Dans le même registre, elle suggère d’augmenter l’impôt sur les gros héritages – supérieurs à 500 000 euros –, estimant que, « quand le poids des fortunes héritées est tel et que nos choix collectifs aggravent le problème en taxant le travail plus que l’héritage, il faut inévitablement corriger la situation en réduisant les prélèvements sur le travail et en remontant un peu ceux qui sont appliqués aux héritages les plus volumineux ».
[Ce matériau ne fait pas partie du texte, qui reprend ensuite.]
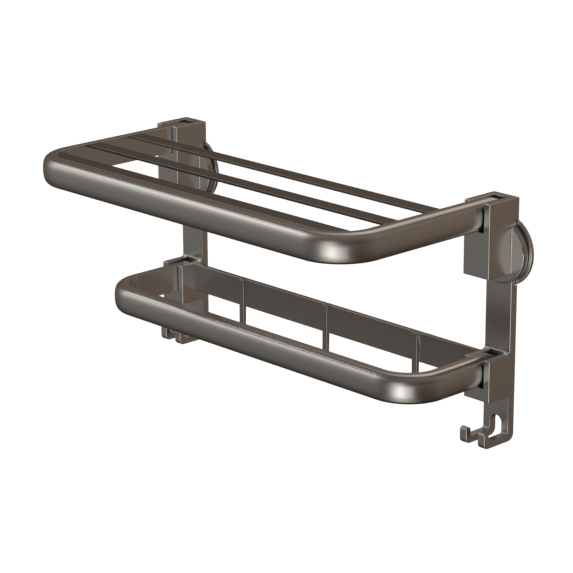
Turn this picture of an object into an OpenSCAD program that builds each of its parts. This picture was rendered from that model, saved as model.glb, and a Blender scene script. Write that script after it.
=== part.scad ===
// Two tier wall towel rack: a fold-up shelf of three slats over a hinged towel bar,
// both carried by two cast end brackets with a hook rail between them.
// X runs along the rack, Y = 0 is the wall with +Y going into it, Z is up.
// The origin is on the wall, midway between the centres of the two wall discs.
// All sizes are in millimetres.

/* [Rack] */
// Distance between the centre lines of the two brackets
bracket_span = 410; // [330:1:600]
// Distance from the wall to the front of the shelf
shelf_depth = 213; // [190:1:260]
// Distance from the wall to the front of the towel bar
bar_depth = 128.5; // [115:0.5:150]
// Distance from the top of the upper socket down to the top of the lower one
tier_drop = 144; // [140:1:170]

/* [Bracket] */
// Width of a bracket along the rack
bracket_w = 30; // [28:0.5:40]
// Thickness of the upright between the sockets
upright_t = 8; // [7:0.5:9]
// Distance from the disc centre up to the top of the upper socket
socket_rise = 50; // [42:1:60]
// Height of the upper socket
upper_socket_h = 68; // [60:1:76]
// Distance from the wall to the front of the upper socket
upper_socket_d = 39; // [34:0.5:48]
// Height of the lower socket
lower_socket_h = 39; // [34:0.5:46]
// Distance from the wall to the front of the lower socket
lower_socket_d = 35; // [33:0.5:44]
// Radius of the hollow fillet above the lower socket
socket_fillet = 3; // [1:0.5:6]

/* [Prongs] */
// Distance from the top of the lower socket down to the underside of the prongs
prong_drop = 82; // [74:1:100]
// Width of one prong along the rack
prong_w = 8.5; // [7:0.5:10]
// Thickness of the prong under its mouth
prong_t = 6.5; // [5:0.5:9]
// Distance from the wall to the front of the prongs
prong_reach = 39.5; // [32:0.5:50]
// Height of the prong tip above its underside
prong_tip_h = 15.5; // [12:0.5:20]
// Thickness of the prong tip
prong_tip_t = 6; // [4:0.5:7]
// Height of the arched gap between the legs
fork_h = 22; // [18:1:30]

/* [Rails] */
// Height of the rail section
rail_h = 26.5; // [22:0.5:27]
// Width of the flat part of the section
rail_flat = 6.5; // [6:0.25:7]
// How far the full outer face stands out from the flat part
rail_bulge = 8; // [6:0.25:8.5]
// Wall of the hollow rail
rail_wall = 1.6; // [1.2:0.1:1.8]
// Plan radius of the shelf's corners at the edge of the flat part
shelf_corner_r = 40; // [30:1:55]
// Plan radius of the towel bar's corners at the edge of the flat part
bar_corner_r = 36; // [26:1:48]

/* [Slats] */
// Width of a slat
slat_w = 16; // [10:0.5:20]
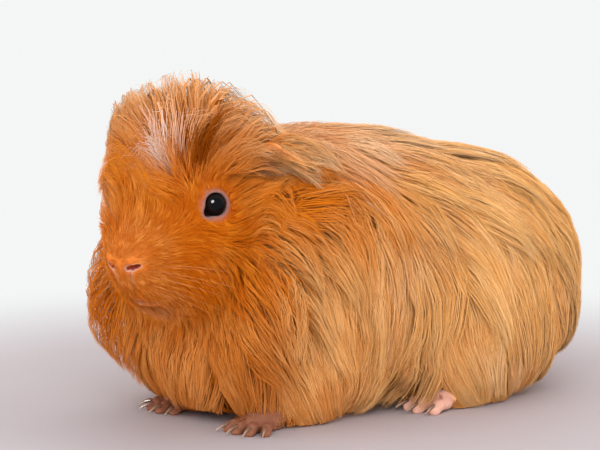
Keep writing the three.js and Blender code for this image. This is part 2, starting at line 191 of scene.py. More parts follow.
# Colours of the hair and of the bare skin.
GOLDEN, DEEP = (0.93, 0.455, 0.152, 1), (0.70, 0.165, 0.008, 1)
# The last colour below is painted shade, laid into the partings of the crest and of the body.
PALE, WHITE, SHADE = (0.96, 0.66, 0.44, 1), (0.97, 0.90, 0.82, 1), (0.30, 0.06, 0.003, 1)
# The first tint below darkens each hair towards its root: partly the hair's own colour, partly painted shade
# deep in the coat. The two tones are each lock's own.
ROOT_TINT_AND_SHADE, DARK_TONE, LIGHT_TONE = (0.95, 0.64, 0.34, 1), (0.80, 0.66, 0.46, 1), (1.06, 1.22, 1.5, 1)
# The tint below pales each hair towards its tip: partly the hair's own colour, partly painted light shining
# through it.
TIP_TINT_AND_LIGHT = (1.08, 1.25, 1.5, 1)
BROWN_SKIN, PINK_SKIN = (0.29, 0.115, 0.065, 1), (0.78, 0.43, 0.33, 1)
# The last colour of the next line is dark red: partly the nostrils' own colour, partly painted shade in the
# nostrils and ears.
LILAC_SKIN, NOSTRIL_RED_AND_SHADE = (0.27, 0.145, 0.13, 1), (0.20, 0.018, 0.006, 1)
BLOTCHES = (0.80, 0.70, 0.66, 1), (1.12, 1.15, 1.18, 1)

# Colours of the eye, with the edges of its pupil and iris in radians off its front, and of the claws.
PUPIL, DARK_IRIS, LIGHT_IRIS = (0.002, 0.002, 0.003, 1), (0.003, 0.002, 0.002, 1), (0.014, 0.006, 0.005, 1)
EYE_WHITE, PUPIL_EDGE, IRIS_EDGE = (0.06, 0.015, 0.012, 1), (0.42, 0.52), (0.98, 1.15)
DARK_HORN, LIGHT_HORN, HORN_TIP = (0.14, 0.06, 0.035, 1), (0.26, 0.13, 0.08, 1), (0.42, 0.28, 0.19, 1)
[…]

Ignorées par les organisations du moyen (CPME) et grand patronat (Medef), mais aussi par la droite et le centre, ces pistes prennent pourtant en compte la réalité d’un pays où les inégalités de patrimoine sont bien supérieures aux inégalités de revenus et n’ont cessé de croître (en 2024, 10 % des Français détenaient 50 % du patrimoine total), au point qu’on puisse parler de nouveau d’une « société d’héritiers ». Elles s’inscrivent par ailleurs dans la mobilisation en cours au niveau mondial pour une taxation effective des plus riches.